The past few weeks, I have not been keeping up on Key West real estate, other than Cayo Dave's Blog and some skimming of the MLS. I've been researching Costa Rica real estate for a buyer and, WOW. Talk about deja vĂș.
Costa Rica is enough behind the states that this feels like instant replay. Here, everyone is an agent, everything is for sale... EVERY conversation is rah-rah real estate, like Key West 2003-2005. Makin' me dizzy...
There is SO much enthusiasm here, even in the face of a declining market. I spoke to three brokers in two days last week and every one of them said, "Last year was gangbusters, this year is flat." That's an actual quote from one. Then they said, "It's a slow spot. It'll be back." Did I fall through a wormhole?
In the meantime, back in Key West realtime, I have friends in trouble, talking to bankruptcy lawyers. They called me for advice, but I don't have much to give. Yet.
Here are the options I know so far:
FOR PEOPLE WANTING TO HANG ON:
- Bridge Loans
- Hang in there with your cash as long as you can
- Interest only loans
- At least one KW bank is reducing interest rates on adjustables when the time comes
- Delaying payments and tacking them onto the rear of the loan, like lenders did after Wilma
- Refi to a 40 year loan (not a significant difference in payment)
FOR PEOPLE WANTING OUT:
- Foreclosure
- Short Sales (if the bank will participate)
- Bankruptcy
Bankruptcy is not the deal it used to be. Since they changed the rules in 2005, your primary residence is not necessarily safe. In Florida, homesteaded property is still protected. But that's it.
Here's the significant part that no one remembers - if you walk away from a mortgaged property and the bank sells it on the courthouse steps for less than what you owe, YOU ARE ON THE HOOK FOR THE REST. YOU borrowed the money, not your house. YOU owe the money back. You've put your house up as collateral, but if the house doesn't cover the note, YOU owe the difference. This becomes "unsecured" debt and the lender can get a judgment against you, take your assets and attach your paycheck... All is not necessarily forgiven.

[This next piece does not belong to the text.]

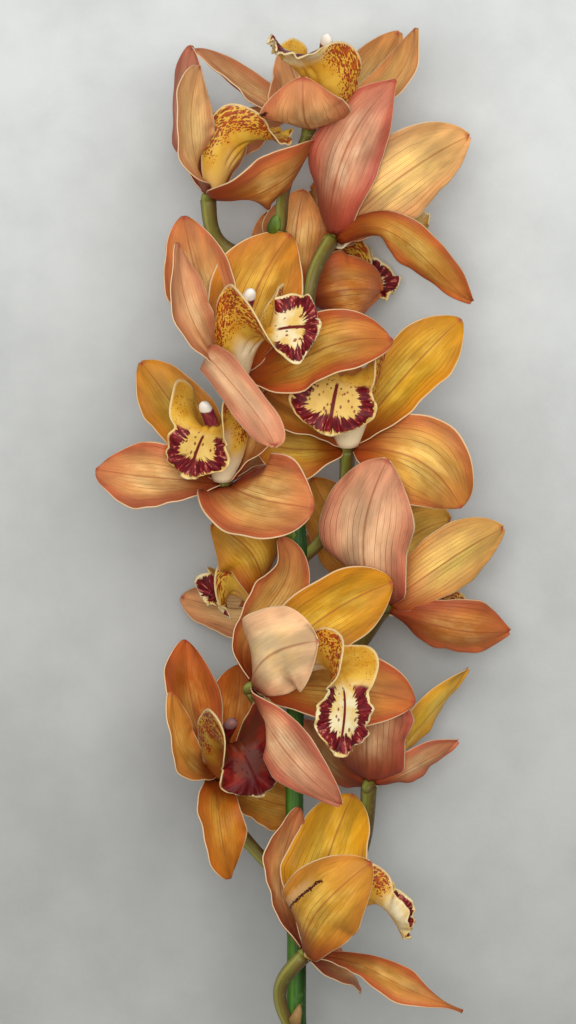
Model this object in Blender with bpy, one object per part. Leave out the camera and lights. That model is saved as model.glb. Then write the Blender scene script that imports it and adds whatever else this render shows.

If it IS forgiven, the IRS sees this as money you made (the bank gave you the money and you didn't pay it back so you "made" that money)... ergo YOU OWE TAXES ON IT. You don't have that money anymore, of course, but the IRS still wants it and THEY can grab your assets, if there are any left, get a judgment against you and attach your paycheck.
The real trouble is that, once your paycheck is attached and your other assets are gone, how will you pay the mortgage on your primary residence? How will you pay for your car? Get to work? Buy food? Etc., etc., etc.
All the more reason that good solid info would be VERY helpful for those in distress. Any ideas?